TASK REQUIREMENTS → Reproduce only the lines of the material below that start at the line containing "# Cap fascia: a" and stop at the line containing "bpy.data.objects.remove(obj)". Keep both end lines.

══════

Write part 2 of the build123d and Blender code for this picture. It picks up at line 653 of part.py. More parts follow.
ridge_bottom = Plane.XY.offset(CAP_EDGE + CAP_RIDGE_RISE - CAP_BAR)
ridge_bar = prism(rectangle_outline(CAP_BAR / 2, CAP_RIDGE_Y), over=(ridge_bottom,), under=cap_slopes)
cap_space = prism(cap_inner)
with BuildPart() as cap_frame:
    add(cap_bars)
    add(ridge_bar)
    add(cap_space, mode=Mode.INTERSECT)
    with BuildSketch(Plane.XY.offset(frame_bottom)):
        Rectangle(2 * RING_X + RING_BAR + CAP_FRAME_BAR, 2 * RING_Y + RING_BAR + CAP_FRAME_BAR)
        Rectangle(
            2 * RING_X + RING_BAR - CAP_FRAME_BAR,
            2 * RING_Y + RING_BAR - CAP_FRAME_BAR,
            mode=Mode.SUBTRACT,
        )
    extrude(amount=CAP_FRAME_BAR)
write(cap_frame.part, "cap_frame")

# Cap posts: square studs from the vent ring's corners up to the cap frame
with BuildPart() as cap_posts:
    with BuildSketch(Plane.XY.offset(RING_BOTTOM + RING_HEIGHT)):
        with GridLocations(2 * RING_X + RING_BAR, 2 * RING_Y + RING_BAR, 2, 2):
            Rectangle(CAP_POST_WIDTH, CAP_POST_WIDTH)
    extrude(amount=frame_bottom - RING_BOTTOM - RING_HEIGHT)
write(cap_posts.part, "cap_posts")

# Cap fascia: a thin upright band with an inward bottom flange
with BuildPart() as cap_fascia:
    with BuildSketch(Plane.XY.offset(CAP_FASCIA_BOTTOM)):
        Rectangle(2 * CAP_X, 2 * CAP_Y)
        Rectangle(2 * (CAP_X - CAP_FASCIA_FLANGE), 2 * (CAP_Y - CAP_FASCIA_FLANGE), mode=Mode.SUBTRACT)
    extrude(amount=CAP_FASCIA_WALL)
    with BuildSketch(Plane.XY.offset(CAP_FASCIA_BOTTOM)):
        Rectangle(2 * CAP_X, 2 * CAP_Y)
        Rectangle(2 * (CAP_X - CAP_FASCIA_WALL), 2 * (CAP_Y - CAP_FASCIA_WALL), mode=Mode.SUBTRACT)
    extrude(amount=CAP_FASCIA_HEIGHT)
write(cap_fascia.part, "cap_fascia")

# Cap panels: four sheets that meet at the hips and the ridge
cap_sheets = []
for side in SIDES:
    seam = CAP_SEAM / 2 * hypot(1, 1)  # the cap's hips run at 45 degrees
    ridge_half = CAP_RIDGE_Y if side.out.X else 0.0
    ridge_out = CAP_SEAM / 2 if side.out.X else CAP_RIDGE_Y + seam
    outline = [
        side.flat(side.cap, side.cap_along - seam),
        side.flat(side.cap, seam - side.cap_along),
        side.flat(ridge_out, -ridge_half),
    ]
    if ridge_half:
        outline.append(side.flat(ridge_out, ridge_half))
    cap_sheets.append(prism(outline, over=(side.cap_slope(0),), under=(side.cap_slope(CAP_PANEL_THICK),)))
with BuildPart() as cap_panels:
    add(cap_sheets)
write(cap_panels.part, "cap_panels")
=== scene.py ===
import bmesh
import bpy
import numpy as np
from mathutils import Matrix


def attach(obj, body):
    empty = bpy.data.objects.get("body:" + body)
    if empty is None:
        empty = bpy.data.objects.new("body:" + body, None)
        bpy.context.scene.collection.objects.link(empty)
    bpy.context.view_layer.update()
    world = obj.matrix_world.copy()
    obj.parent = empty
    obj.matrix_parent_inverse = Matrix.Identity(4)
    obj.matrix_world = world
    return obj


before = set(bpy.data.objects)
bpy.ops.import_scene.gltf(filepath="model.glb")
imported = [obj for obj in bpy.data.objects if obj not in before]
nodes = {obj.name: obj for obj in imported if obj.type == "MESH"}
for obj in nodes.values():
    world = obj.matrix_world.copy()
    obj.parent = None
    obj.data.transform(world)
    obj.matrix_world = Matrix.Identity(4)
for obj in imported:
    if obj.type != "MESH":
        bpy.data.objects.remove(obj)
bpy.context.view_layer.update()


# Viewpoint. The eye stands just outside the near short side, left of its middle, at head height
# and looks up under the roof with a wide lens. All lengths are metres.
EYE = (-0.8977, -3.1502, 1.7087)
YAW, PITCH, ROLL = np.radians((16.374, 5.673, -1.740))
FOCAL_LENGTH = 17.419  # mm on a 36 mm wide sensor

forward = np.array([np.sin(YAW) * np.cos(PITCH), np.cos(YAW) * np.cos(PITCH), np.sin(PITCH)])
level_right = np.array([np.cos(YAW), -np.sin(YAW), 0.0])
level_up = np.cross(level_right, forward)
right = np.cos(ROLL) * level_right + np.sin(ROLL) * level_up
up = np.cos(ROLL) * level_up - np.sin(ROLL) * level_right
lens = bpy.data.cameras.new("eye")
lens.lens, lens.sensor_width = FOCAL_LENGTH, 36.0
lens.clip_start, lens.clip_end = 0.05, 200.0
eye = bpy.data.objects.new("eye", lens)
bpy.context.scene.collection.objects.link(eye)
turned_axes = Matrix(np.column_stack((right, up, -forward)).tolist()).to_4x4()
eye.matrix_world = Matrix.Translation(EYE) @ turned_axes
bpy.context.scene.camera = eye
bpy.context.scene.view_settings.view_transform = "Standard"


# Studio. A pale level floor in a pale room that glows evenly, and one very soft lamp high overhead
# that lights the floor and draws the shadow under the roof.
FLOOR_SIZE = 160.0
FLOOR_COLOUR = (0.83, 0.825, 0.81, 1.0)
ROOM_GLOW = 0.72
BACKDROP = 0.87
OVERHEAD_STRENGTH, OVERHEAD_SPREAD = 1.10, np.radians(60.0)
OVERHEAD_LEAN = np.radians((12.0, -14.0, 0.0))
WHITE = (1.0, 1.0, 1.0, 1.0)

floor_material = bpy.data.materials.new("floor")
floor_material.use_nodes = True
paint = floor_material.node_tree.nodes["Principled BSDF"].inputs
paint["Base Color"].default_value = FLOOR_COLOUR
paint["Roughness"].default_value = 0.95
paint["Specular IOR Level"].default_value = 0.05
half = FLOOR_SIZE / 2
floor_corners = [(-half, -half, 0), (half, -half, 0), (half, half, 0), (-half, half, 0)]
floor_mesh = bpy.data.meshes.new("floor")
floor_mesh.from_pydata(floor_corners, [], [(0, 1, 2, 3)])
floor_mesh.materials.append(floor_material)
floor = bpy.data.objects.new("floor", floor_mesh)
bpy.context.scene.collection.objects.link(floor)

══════

SOLUTION BELOW →
# Cap fascia: a thin upright band with an inward bottom flange
with BuildPart() as cap_fascia:
    with BuildSketch(Plane.XY.offset(CAP_FASCIA_BOTTOM)):
        Rectangle(2 * CAP_X, 2 * CAP_Y)
        Rectangle(2 * (CAP_X - CAP_FASCIA_FLANGE), 2 * (CAP_Y - CAP_FASCIA_FLANGE), mode=Mode.SUBTRACT)
    extrude(amount=CAP_FASCIA_WALL)
    with BuildSketch(Plane.XY.offset(CAP_FASCIA_BOTTOM)):
        Rectangle(2 * CAP_X, 2 * CAP_Y)
        Rectangle(2 * (CAP_X - CAP_FASCIA_WALL), 2 * (CAP_Y - CAP_FASCIA_WALL), mode=Mode.SUBTRACT)
    extrude(amount=CAP_FASCIA_HEIGHT)
write(cap_fascia.part, "cap_fascia")

# Cap panels: four sheets that meet at the hips and the ridge
cap_sheets = []
for side in SIDES:
    seam = CAP_SEAM / 2 * hypot(1, 1)  # the cap's hips run at 45 degrees
    ridge_half = CAP_RIDGE_Y if side.out.X else 0.0
    ridge_out = CAP_SEAM / 2 if side.out.X else CAP_RIDGE_Y + seam
    outline = [
        side.flat(side.cap, side.cap_along - seam),
        side.flat(side.cap, seam - side.cap_along),
        side.flat(ridge_out, -ridge_half),
    ]
    if ridge_half:
        outline.append(side.flat(ridge_out, ridge_half))
    cap_sheets.append(prism(outline, over=(side.cap_slope(0),), under=(side.cap_slope(CAP_PANEL_THICK),)))
with BuildPart() as cap_panels:
    add(cap_sheets)
write(cap_panels.part, "cap_panels")
=== scene.py ===
import bmesh
import bpy
import numpy as np
from mathutils import Matrix


def attach(obj, body):
    empty = bpy.data.objects.get("body:" + body)
    if empty is None:
        empty = bpy.data.objects.new("body:" + body, None)
        bpy.context.scene.collection.objects.link(empty)
    bpy.context.view_layer.update()
    world = obj.matrix_world.copy()
    obj.parent = empty
    obj.matrix_parent_inverse = Matrix.Identity(4)
    obj.matrix_world = world
    return obj


before = set(bpy.data.objects)
bpy.ops.import_scene.gltf(filepath="model.glb")
imported = [obj for obj in bpy.data.objects if obj not in before]
nodes = {obj.name: obj for obj in imported if obj.type == "MESH"}
for obj in nodes.values():
    world = obj.matrix_world.copy()
    obj.parent = None
    obj.data.transform(world)
    obj.matrix_world = Matrix.Identity(4)
for obj in imported:
    if obj.type != "MESH":
        bpy.data.objects.remove(obj)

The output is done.